Shoukry reviewed with Pompeo the Egyptian efforts aiming at reaching peaceful settlement, achieving stability in the region and facing terrorism and foreign interference.

The ministers also highlighted the strategic and private relations between Egypt and the US and agreed to continue coordination on all issues of mutual concern during the coming period.



Earlier in June, the American National Security Council posted a tweet in which it urged the Ethiopian government to reach a “fair” deal on the Ethiopian Dam with the downstream countries of Sudan and Egypt.

“257 million people in east Africa are relying on Ethiopia to show strong leadership, which means striking a fair deal.

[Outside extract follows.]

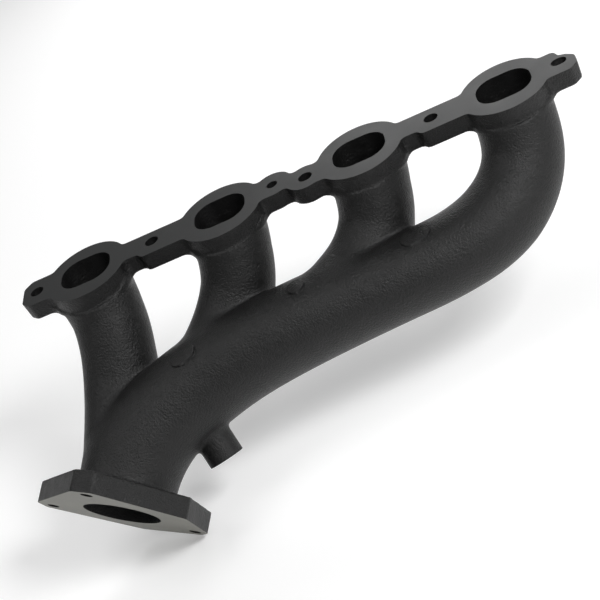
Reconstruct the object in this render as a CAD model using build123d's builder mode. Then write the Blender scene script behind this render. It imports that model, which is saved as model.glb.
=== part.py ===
from build123d import *
import os

os.makedirs("parts", exist_ok=True)

# Four-port exhaust manifold: one hollow iron casting, drawn as the regions that a
# pattern maker would name.  Units are millimetres.  The origin is the middle of
# the gasket face, midway between ports 2 and 3.  +Z leaves the gasket face towards
# the cylinder head, +X runs along the port line from port 1 to port 4, and the
# ducts hang below in -Z and curl towards -Y.

# Cylinder-head side: plate, port pads, webs and bosses
PORTS = (1, 2, 3, 4)
PORT_PITCH = 111.76
PORT_WIDTH = 41.1
PORT_HEIGHT = 35.0
PORT_CORNER = 15.0
FLANGE_THICKNESS = 14.0
PAD_RADIUS = 33.5
PAD_Y = -0.5
WEB_TOP = 13.4
WEB_BOTTOM = -15.9
NOTCH_TOP = -10.3
NOTCH_END = 46.0
NOTCHED_WEBS_AFTER = (1, 3)
BOSS_RADIUS = 15.0
BOSS_X = 13.0
BOSS_Y = 4.8
NECK_HALF = 8.55
REAR_WEB_TOP = 7.9
REAR_WEB_BOTTOM = -18.3
EAR_TOP = 16.4
EAR_BOTTOM = -16.2
EAR_END = 221.0
EAR_CHAMFER = 6.5
SLOT_EAR_TOP = 7.2
SLOT_EAR_STEP = 209.5
CORNER_RADIUS = 5.0
PAD_CUT = 31.0

# Head-bolt holes
BOLT_RADIUS = 5.4
MIDDLE_BOLT_X = 112.0
END_BOLT_X = 209.1
DOWEL_RADIUS = 4.35
SLOT_LENGTH = 11.6
SLOT_RADIUS = 4.7

# Walls and ducts
WALL = 5.5
COLLAR_SHARE = 0.2
RUNNER_4_SHARE = 0.07
TUBE_SECTIONS = 6
NEAR_ROUND = 0.02

# Outlet end
OUTLET_BORE_RADIUS = 28.575
OUTLET_THICKNESS = 16.0
OUTLET_CENTRE = Vector(-200.7, -128.9, -125.2)
OUTLET_NORMAL = Vector(-0.450, -0.771, -0.451).normalized()
OUTLET_LOBE = Vector(0.619, 0.096, -0.781)
OUTLET_BOLT_RADIUS = 4.5
OUTLET_BOLTS = [(58.0, 0.0), (-40.5, 38.5), (-40.5, -38.5)]
OUTLET_HALF_OUTLINE = [(-53.0, 39.0), (-41.5, 50.5), (33.5, 43.0), (66.0, 6.0)]
OUTLET_CORNER = 4.0

# Oxygen-sensor boss, its hole drawn at the tapping size of an M18 x 1.5 thread
SENSOR_FOOT = Vector(-130.0, -73.0, -90.5)
SENSOR_AXIS = Vector(0.173, -0.503, -0.847).normalized()
SENSOR_REACH = 54.0
SENSOR_RADIUS = 13.8
SENSOR_HOLE_RADIUS = 8.25

# Locating pads cast on the trunk: fraction along it, lean from +Z towards -Y in
# degrees, length along the trunk and width
PADS = {
    "locating_pad_1": (0.760, 14.0, 21.0, 13.0),
    "locating_pad_2": (0.556, 6.0, 13.2, 13.0),
    "locating_pad_3": (0.345, 10.0, 22.0, 13.0),
}
PAD_HEIGHT = 1.3
PAD_ROOT = 6.0

# Centreline stations, evenly spaced: x, y, z and outside radius.
# The trunk starts as runner 4 and ends at the outlet flange.
TRUNK_ROUTE = [
    (167.6, -4.5, -7.0, 28.9),
    (161.5, -18.5, -47.0, 29.3),
    (133.5, -42.0, -70.0, 30.3),
    (92.5, -54.0, -77.5, 29.9),
    (48.5, -57.0, -78.3, 30.6),
    (5.0, -58.5, -78.6, 31.7),
    (-39.0, -61.0, -79.5, 32.7),
    (-82.5, -64.0, -83.0, 33.7),
    (-125.5, -71.5, -89.7, 35.0),
    (-164.5, -88.5, -99.3, 36.0),
]
TRUNK_END_RADIUS = 36.4
RUNNER_ROUTES = {
    1: [
        (-167.6, -3.2, -7.0, 30.2),
        (-166.9, -13.5, -33.0, 28.0),
        (-170.6, -29.9, -57.8, 28.1),
        (-178.0, -47.4, -79.8, 29.0),
        (-184.3, -71.5, -94.8, 29.4),
        (-189.3, -98.3, -105.3, 29.7),
    ],
    2: [
        (-55.9, -3.2, -7.0, 30.2),
        (-58.7, -10.0, -29.5, 28.0),
        (-66.3, -18.6, -50.8, 27.7),
        (-78.5, -30.4, -67.5, 28.6),
        (-92.5, -46.6, -78.2, 29.3),
        (-106.6, -65.0, -84.3, 29.7),
    ],
    3: [
        (55.9, -3.2, -7.0, 30.2),
        (53.5, -9.3, -28.3, 28.0),
        (47.4, -16.8, -48.0, 27.7),
        (35.9, -27.9, -62.8, 28.7),
        (20.1, -40.6, -71.3, 29.3),
        (2.4, -53.3, -75.5, 29.7),
    ],
}
FLANGE_PIECES = [
    "end_ear_1",
    "port_pad_1",
    "web_1_2",
    "port_pad_2",
    "centre_web",
    "port_pad_3",
    "web_3_4",
    "port_pad_4",
    "end_ear_4",
]
START_DIRECTION = Vector(-0.04, -0.22, -1.0).normalized()
TRUNK_PIECES = {
    "runner_4": (RUNNER_4_SHARE, 0.305),
    "trunk_front": (0.305, 0.585),
    "trunk_rear": (0.585, 0.775),
    "collector": (0.775, 1.0),
}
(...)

Technical issues have been resolved – time to get the GERD deal done before filling it with Nile River water!” the tweet said.

However, on June 17, Egypt’s Water Resources Minister Mohamed Abdel Aaty said talks to resolve differences on filling and operating GERD were concluded, after failing to persuade Ethiopia to refer the issue to the prime ministers of the three countries as a last chance to reach an agreement.

Abdel Aaty said the discussions have not achieved any significant progress, due to Ethiopia’s “rigid” stances on the technical and legal sides.

Ethiopia has refused to allow the three states to conclude a binding agreement that is consistent with international law and affirmed sticking to reaching only guidelines that Ethiopia can amend individually, the minister said.

Ethiopia also sought to obtain an absolute right to establish projects on the upper reaches of the Blue Nile River, Abdel Aaty said. It also refrained from agreeing on including a binding legal mechanism to settle disputes and effective procedures to face drought in the GERD agreement.